I just can't get into this year...

Dec 17, 2005 18:02

The 'holiday' mood, that is. I felt festive, thankful, and needing 'family' at Thanksgiving time, but this 'Holiday Season' I just can't find the spirit in the least. I feel like I want to hide in my bed under the covers, and not come out till Spring. Depression is always a hard fight when the sunlight diminishes, (I know that I suffer from S.A.D. and have bright full spectrum sunbulbs to help against it.) It also doesn't help that I abhor shopping in the first place, malls all together, and want to exterminate every xmas display that appears from Halloween onwards. I also work off a major mall area, so get to see people at their holiday spirit 'best' as they gleefully cut one another off to get one freakin' parking place closer to the entrance or refuse to keep drives open so people that work in adjoining buildings might actually get out of the freakin' parking lots!

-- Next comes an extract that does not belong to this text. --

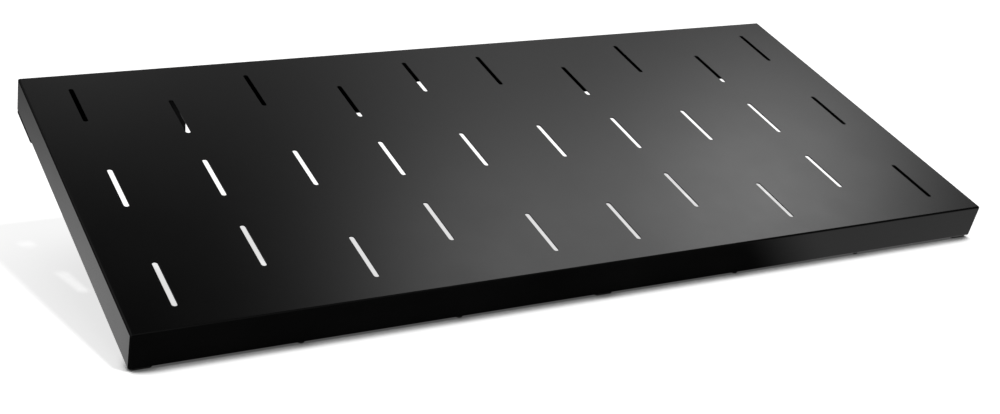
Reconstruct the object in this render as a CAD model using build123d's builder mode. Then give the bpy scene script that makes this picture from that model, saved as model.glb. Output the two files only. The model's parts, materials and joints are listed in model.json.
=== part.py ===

I've had 'sounds of the season' going all day, and still can't muster anything close to caring about it. I was raised xtian, Methodist. What I remember best of the services on xmas eve was the music. Xmas music is some of the most beautiful ever created by mankind, classical, church hymns, even the pop tunes, yet even something that I normally would enjoy so much just sounds flat, sad, and lonely. I've got that mood that I used to get driving home from St. Agony's. That drive was back country roads, sparsely populated farm areas. It's the mood of the 'outsider.' All the warmly lit homes, family observed through the windows, cars pulling in and people being welcomed home, but no welcome for the one wandering the cold and dark. No warm hearth fire, no festive smells, no hot drink waiting in a bright country kitchen. Just the dark, the cold, the outer depths of the bare forest where even the pines are mere branches and the winds blow relentlessly across the barren rocks. There sits the silent black tower. There keeps the lost ones, the trio who have only each other because they are part of the same being, the guardian, the left child, and the dragon anger. That's the best description of how it feels.